Mr. Martinez has also represented creditors and borrowers in a wide range of other financial transactions, including bank lending, project finance and asset-backed financings. In addition, Mr. Martinez has advised Latin American companies in the restructuring of their debt.
Some of the transactions in which Mr. Martinez has participated include:
- the US$1.5 billion Citigroup acquisition of the subsidiaries and certain assets and liabilities of Central America's second largest financial group, Grupo Cuscatlan, from Corporacion UBC International S.A.;
- the US$120 million subordinated notes Rule 144A/Regulation S offering by the Panamanian branch of Banco de Crédito del Perú, the largest commercial bank in Peru, representing Citigroup Global Markets, Inc., as underwriter. This was the first time that a Peruvian subordinated debt issuance received a higher rating than Peruvian sovereign debt;
- the acquisition from Enron Corp. of Azurix Corp, and its Argentine subsidiaries, which held the water services concessions for the Provinces of Buenos Aires and Mendoza;
- the sale of a minority interest in Euromayor, S.A. de Inversiones, a listed Argentine real estate development company, to an affiliate of J.E. Robert Companies, a large independent real estate investment company in the United States;
- the Brazilian IPO of Porto Seguro, S.A., the insurance company, which included U.S. private placement and Regulation S tranches;
- the U.S. $200 million ten-year, high-yield bond offering pursuant to Rule 144A and Regulation S for Corporación Interamericana de Entretenimiento, S.A. de C.V., the largest out-of-home entertainment company in Latin America;
- the U.S. $210 million acquisition by Votorantim Metais Ltda., a Brazilian mining and metallurgy group, of Refinería de Zinc de Cajamarquilla S.A., the owner and operator of the Cajamarquilla zinc refinery in Peru. The sellers were Teck Cominco Limited, the Canadian diversified mining company, and Marubeni Corporation, the Japanese conglomerate;
- the $1.2 billion acquisition of Pepsi-Gemex, S.A. de C.V., the Mexican bottler, by The Pepsi Bottling Group, Inc., the largest bottler of Pepsico products in the world, pursuant to a dual tender offer in the United States and Mexico;
- the $400 million and the $300 million Rule 144A/Regulation S bond offerings by Grupo Votorantim, the Brazilian industrial and financial conglomerate, through special-purpose Cayman Islands vehicles;
- the euro 312.4 million initial public offering in Spain of Grifols, S.A., a Spanish-based leading global specialty biopharmaceutical company;
- the restructuring of $275 million of bonds of Maxcom Telecomunicaciones, S.A. de C.V., the Mexican local telephone company, through a Section 3(a)(9)-exempted transaction, which involved also a private equity investment of $66 million;
- the $1.2 billion public offering of a 35% interest in CANTV, the Venezuelan telecommunications company, by the Republic of Venezuela;
- the $535 million Rule 144A/Regulation S equity offering by Petrobras, the Brazilian national oil and gas company;
- a rights, primary and secondary offering totaling $147 million, a public exchange offer pursuant to a capital restructuring aggregating approximately $350 million and two high-yield debt offerings aggregating $500 million by Grupo Iusacell, the Mexican mobile telephony company;
- the $60 million initial public offering by Cresud, S.A.C.I.F. y A., the Argentine livestock and agricultural producer;
- the $162 million project finance-funded in the international capital markets for the construction of a delayed coker and cogeneration facility for Foster Wheeler and Empresa Nacional de Petroleo de Chile in Talcahuano, Chile;
- the $300 million high-yield debt and warrants offering by Maxcom Telecomunicaciones, S.A. de C.V., the Mexican “last-mile” connectivity local telephony company; and
- the $75.4 million initial public offering by Santa Isabel, S.A., the Chilean supermarket chain, as well as the $96.2 million public secondary offering that followed.
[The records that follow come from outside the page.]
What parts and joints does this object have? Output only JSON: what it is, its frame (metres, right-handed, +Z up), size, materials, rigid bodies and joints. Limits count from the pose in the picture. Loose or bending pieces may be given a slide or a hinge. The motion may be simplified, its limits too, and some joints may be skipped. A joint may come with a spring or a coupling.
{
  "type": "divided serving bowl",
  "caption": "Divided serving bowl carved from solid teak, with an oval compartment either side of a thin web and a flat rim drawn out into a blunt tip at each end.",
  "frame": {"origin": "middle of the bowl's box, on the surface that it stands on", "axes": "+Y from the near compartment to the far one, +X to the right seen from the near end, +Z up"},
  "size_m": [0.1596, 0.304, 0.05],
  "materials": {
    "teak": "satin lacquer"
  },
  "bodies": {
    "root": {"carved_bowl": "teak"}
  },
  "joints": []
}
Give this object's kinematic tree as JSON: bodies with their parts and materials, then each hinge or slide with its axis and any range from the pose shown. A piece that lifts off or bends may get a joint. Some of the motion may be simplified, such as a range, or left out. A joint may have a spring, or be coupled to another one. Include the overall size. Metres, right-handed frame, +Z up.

Several of Mr. Martinez' transactions were "first-of-a-kind," including some which were awarded "Deal of the Year" honors by specialized publications such as Latin Finance and Project Finance Magazine. In 2006, the legal publication Lawdragon honored Mr. Martinez by including him in its "Lawdragon 500 New Stars, New Worlds" list of U.S. attorneys. Also in 2006, the New York edition of the legal publication Super Lawyers listed Mr. Martinez as a top New York attorney.
Mr. Martinez obtained his law degree at Harvard Law School in 1987. Mr. Martinez has written articles on privatization capital markets, free trade agreements and restructurings in Latin America. He has also lectured on the legal aspects of international finance at several symposia and universities.